## Given records
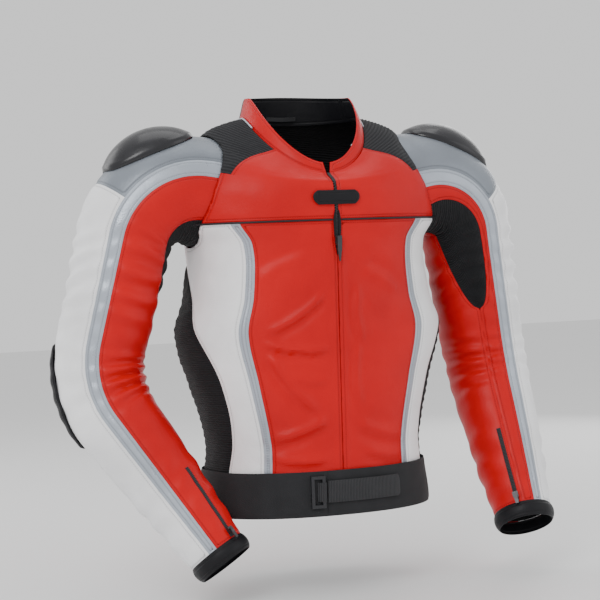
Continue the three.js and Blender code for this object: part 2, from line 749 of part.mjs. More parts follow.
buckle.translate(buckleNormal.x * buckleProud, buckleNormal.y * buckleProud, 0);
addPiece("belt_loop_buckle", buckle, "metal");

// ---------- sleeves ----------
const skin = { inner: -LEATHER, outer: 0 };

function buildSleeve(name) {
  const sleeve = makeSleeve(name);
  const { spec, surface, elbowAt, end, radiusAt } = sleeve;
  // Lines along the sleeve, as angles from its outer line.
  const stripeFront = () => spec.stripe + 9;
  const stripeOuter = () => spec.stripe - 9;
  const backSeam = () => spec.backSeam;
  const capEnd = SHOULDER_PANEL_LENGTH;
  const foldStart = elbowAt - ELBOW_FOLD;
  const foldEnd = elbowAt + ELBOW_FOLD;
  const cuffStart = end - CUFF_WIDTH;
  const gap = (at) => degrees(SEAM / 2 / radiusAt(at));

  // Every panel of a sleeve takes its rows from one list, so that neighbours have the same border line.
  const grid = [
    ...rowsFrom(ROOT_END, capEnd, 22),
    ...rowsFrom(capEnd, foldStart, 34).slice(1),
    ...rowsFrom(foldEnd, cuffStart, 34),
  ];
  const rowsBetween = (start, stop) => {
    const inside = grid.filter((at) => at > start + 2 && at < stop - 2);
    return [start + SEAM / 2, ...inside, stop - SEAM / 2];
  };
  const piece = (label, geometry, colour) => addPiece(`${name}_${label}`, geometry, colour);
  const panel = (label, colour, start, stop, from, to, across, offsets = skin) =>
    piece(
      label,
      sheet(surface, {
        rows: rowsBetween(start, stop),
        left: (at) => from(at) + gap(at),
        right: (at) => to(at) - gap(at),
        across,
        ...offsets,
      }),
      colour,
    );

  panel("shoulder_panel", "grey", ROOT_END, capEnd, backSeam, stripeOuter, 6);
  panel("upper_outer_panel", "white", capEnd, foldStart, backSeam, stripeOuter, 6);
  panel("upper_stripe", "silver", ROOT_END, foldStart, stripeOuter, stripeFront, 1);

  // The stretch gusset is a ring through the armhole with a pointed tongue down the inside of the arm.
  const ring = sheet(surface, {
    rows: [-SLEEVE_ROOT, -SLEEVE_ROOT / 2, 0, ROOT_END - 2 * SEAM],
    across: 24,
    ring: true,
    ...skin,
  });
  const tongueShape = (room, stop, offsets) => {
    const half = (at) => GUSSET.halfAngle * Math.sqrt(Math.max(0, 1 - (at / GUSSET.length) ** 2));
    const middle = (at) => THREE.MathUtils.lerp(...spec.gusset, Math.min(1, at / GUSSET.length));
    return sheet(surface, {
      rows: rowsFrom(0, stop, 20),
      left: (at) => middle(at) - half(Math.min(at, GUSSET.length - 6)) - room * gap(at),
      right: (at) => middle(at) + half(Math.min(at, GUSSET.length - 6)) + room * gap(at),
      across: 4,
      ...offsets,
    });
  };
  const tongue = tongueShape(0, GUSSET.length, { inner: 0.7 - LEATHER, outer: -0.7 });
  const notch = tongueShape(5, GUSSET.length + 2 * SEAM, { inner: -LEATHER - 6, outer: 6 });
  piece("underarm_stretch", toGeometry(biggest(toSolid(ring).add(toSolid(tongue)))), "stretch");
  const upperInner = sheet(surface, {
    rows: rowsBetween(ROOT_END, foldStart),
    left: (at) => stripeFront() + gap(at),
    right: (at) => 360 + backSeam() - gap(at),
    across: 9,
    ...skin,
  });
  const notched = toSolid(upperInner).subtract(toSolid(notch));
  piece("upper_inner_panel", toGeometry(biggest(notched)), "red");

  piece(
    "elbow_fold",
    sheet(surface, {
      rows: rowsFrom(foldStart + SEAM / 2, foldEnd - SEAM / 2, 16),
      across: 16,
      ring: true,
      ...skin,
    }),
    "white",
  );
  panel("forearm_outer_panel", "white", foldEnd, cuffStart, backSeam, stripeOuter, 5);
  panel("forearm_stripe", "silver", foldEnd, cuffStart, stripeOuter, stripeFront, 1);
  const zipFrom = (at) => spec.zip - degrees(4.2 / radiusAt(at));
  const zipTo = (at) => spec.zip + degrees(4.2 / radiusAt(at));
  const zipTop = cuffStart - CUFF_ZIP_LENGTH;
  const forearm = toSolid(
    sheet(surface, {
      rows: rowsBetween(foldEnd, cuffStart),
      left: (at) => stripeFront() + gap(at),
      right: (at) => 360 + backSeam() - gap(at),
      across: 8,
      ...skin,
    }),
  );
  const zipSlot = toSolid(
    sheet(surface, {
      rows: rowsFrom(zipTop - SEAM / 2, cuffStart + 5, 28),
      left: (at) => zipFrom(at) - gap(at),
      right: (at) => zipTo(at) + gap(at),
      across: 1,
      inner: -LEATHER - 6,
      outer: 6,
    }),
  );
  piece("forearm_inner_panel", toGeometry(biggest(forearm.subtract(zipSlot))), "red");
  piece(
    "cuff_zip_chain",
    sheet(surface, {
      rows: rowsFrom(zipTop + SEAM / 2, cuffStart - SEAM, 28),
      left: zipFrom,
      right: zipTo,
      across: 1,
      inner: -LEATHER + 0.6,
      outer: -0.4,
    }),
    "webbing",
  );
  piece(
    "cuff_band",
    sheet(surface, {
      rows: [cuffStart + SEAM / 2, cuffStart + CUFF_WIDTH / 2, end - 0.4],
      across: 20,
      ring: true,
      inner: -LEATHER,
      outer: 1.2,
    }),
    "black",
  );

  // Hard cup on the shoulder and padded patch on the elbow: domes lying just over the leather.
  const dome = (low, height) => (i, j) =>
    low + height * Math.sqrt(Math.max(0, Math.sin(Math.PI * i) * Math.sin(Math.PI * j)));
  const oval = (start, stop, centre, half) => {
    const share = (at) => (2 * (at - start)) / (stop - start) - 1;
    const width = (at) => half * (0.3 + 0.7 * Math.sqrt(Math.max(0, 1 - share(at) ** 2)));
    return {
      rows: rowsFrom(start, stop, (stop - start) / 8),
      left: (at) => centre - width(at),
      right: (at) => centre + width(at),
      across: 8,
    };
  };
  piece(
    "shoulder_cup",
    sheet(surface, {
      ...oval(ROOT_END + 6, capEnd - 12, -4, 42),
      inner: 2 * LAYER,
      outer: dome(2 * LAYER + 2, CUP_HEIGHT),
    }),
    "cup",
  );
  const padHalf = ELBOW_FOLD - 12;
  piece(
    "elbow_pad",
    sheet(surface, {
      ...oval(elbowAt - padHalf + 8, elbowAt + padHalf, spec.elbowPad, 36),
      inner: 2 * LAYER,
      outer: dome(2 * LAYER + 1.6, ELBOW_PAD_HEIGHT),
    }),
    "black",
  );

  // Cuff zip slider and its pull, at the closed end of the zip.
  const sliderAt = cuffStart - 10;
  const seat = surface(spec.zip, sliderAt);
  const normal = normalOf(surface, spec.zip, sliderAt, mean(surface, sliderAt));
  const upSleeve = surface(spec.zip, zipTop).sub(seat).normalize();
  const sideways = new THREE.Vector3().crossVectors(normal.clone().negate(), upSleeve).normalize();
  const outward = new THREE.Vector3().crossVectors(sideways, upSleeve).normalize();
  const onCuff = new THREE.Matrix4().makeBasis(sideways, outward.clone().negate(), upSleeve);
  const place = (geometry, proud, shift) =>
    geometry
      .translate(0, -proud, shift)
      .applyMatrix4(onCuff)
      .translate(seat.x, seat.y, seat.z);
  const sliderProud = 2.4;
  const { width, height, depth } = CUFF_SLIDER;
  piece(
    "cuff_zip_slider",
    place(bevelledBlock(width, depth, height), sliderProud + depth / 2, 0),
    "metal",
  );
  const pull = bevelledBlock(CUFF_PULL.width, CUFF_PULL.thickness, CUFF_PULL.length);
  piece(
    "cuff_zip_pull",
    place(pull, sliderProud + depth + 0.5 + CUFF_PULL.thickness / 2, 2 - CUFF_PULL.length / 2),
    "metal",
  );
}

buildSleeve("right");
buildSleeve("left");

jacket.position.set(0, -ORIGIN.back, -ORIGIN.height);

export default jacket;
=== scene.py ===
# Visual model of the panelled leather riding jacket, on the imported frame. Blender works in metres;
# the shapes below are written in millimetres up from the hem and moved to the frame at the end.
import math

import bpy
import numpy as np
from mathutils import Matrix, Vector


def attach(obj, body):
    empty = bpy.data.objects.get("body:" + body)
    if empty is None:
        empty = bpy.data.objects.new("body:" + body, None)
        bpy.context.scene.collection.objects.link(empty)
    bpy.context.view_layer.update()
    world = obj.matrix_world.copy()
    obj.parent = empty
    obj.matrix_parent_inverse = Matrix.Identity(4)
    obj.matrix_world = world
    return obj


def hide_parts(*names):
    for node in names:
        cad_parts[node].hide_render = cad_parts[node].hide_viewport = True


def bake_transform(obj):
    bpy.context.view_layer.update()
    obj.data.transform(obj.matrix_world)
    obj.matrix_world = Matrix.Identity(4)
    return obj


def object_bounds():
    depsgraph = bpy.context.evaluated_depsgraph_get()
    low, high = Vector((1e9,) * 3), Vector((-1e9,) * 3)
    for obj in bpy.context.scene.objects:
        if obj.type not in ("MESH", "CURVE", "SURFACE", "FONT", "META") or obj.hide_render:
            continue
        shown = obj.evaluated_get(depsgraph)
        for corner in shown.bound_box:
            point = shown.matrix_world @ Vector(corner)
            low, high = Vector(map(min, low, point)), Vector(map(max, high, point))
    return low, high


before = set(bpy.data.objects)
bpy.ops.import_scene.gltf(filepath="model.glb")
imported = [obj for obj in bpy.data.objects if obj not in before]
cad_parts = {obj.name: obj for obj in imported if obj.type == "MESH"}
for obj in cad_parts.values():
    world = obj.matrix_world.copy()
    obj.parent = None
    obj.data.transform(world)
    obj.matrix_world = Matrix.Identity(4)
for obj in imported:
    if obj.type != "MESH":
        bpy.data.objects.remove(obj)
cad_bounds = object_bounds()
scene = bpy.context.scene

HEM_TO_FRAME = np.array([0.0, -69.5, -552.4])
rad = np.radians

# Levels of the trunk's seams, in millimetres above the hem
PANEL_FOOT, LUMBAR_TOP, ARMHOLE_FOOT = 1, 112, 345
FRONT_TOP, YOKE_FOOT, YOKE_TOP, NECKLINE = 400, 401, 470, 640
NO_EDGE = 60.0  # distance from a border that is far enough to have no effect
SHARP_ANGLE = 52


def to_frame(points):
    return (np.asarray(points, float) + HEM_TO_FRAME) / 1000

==

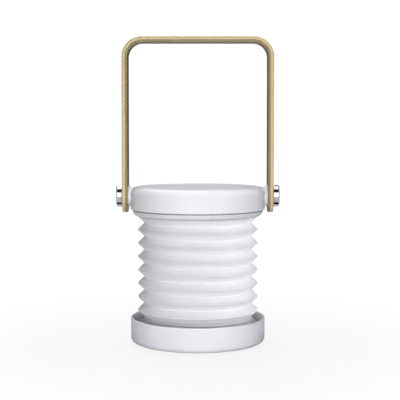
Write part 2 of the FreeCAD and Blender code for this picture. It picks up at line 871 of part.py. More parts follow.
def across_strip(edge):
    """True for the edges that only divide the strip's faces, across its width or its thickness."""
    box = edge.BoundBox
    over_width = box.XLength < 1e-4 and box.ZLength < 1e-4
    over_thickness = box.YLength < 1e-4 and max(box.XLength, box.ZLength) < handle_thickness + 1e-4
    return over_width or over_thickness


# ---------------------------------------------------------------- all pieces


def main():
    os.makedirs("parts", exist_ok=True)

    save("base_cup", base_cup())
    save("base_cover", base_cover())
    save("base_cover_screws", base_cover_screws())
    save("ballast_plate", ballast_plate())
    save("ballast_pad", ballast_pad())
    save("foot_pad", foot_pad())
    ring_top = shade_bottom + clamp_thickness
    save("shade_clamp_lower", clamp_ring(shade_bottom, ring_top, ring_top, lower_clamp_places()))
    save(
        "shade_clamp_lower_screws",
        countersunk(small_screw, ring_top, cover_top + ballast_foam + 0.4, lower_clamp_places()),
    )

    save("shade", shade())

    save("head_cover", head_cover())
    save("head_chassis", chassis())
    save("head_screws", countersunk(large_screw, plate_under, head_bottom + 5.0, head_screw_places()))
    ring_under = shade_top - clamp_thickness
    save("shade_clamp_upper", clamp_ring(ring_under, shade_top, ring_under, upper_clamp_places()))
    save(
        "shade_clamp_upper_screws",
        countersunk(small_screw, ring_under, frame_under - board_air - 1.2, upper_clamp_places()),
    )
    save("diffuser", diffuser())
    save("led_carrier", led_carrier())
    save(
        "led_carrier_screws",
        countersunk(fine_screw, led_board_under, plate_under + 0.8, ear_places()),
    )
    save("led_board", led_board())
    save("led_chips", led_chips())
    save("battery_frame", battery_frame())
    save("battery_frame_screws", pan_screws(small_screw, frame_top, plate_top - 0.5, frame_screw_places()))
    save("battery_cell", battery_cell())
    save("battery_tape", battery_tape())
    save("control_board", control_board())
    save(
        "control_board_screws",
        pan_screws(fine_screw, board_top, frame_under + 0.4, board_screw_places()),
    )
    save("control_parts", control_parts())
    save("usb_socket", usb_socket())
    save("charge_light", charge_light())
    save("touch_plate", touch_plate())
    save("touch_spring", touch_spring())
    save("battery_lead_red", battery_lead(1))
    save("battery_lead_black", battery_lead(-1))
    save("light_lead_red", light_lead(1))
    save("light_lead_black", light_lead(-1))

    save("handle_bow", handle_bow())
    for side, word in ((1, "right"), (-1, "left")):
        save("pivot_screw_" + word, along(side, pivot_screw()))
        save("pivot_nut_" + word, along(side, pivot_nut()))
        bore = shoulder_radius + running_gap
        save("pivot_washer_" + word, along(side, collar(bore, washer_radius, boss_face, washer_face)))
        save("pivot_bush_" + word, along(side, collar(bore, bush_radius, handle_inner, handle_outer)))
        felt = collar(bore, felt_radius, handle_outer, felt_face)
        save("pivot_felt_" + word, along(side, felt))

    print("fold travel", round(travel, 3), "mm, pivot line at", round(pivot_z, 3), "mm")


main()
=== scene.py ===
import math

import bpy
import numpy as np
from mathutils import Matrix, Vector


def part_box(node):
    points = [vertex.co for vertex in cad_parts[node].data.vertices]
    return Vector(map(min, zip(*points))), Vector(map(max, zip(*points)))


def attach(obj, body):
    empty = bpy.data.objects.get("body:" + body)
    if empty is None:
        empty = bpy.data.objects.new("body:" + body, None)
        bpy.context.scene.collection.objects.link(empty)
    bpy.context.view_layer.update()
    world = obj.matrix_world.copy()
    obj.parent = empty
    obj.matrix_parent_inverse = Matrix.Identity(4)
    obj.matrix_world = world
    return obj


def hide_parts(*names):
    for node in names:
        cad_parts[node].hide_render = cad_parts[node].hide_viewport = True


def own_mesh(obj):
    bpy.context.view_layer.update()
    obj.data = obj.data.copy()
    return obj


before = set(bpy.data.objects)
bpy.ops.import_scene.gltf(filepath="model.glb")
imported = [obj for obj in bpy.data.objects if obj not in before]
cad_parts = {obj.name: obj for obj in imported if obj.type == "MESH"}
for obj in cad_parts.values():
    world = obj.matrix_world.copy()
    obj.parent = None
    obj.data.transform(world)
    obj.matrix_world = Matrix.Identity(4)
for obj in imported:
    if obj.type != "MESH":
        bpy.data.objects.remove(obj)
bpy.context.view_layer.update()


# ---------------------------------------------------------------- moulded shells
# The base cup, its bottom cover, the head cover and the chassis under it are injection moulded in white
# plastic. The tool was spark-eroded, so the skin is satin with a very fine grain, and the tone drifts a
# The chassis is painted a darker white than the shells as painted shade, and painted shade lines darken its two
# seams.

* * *

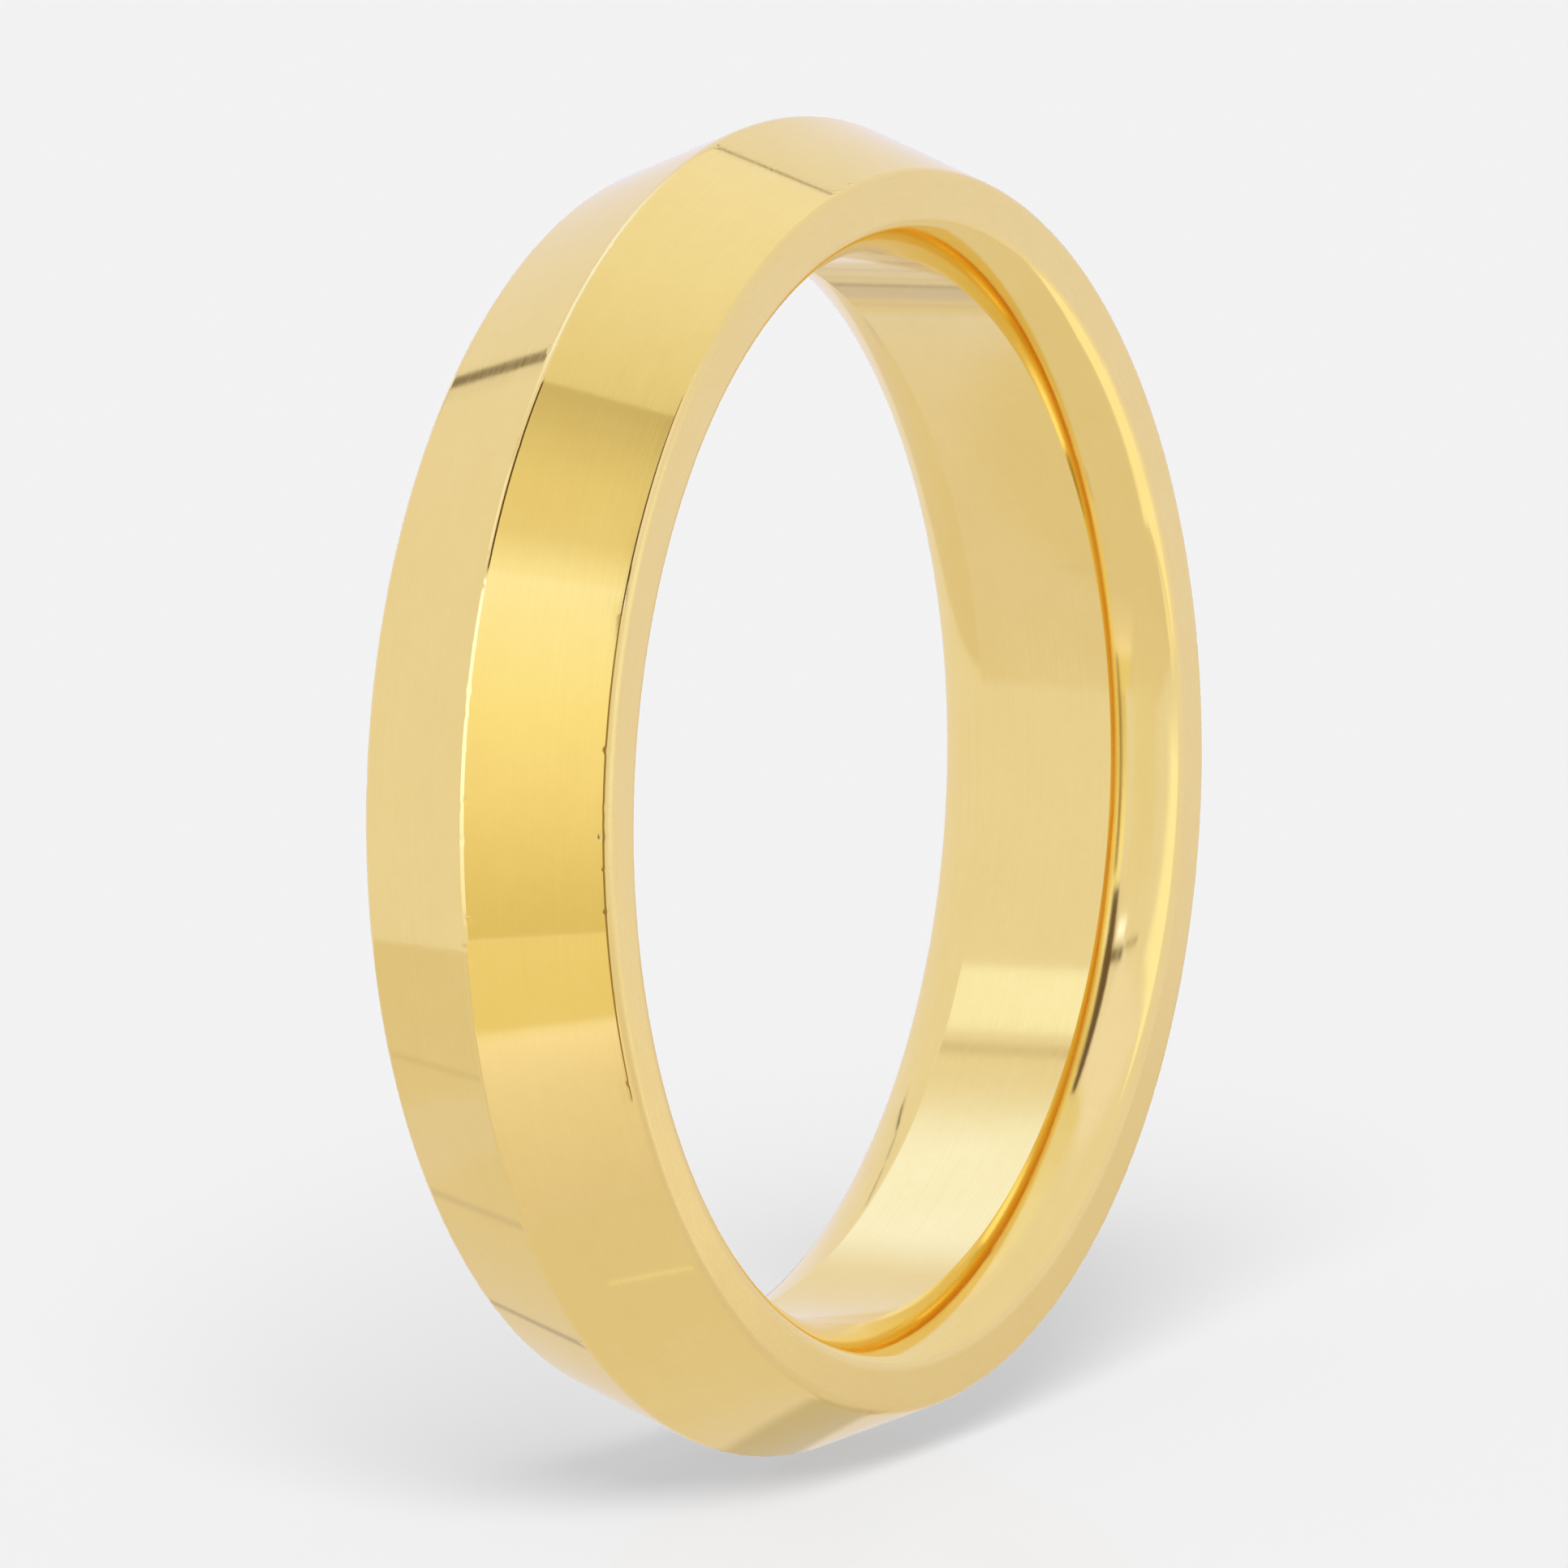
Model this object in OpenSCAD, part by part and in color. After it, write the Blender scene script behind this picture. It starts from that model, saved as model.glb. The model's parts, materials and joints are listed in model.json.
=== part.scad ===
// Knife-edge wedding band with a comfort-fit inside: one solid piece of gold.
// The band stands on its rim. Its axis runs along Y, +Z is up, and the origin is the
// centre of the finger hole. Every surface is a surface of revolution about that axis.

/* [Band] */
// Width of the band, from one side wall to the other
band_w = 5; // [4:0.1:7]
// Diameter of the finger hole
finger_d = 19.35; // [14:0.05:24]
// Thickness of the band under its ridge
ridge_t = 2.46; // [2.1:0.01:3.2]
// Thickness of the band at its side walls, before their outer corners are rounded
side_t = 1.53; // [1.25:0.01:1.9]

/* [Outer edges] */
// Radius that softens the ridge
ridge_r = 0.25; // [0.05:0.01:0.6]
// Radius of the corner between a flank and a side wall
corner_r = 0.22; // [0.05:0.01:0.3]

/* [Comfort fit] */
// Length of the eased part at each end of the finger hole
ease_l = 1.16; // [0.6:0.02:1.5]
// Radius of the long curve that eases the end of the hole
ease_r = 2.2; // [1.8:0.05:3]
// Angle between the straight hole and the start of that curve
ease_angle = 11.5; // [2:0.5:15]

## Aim
Starting at the line that contains "Continue the three.js" and ending at the line that contains "-LEATHER, outer: 0", repeat each line exactly, both ends included, and nothing else.

## Solution
Continue the three.js and Blender code for this object: part 2, from line 749 of part.mjs. More parts follow.
buckle.translate(buckleNormal.x * buckleProud, buckleNormal.y * buckleProud, 0);
addPiece("belt_loop_buckle", buckle, "metal");

// ---------- sleeves ----------
const skin = { inner: -LEATHER, outer: 0 };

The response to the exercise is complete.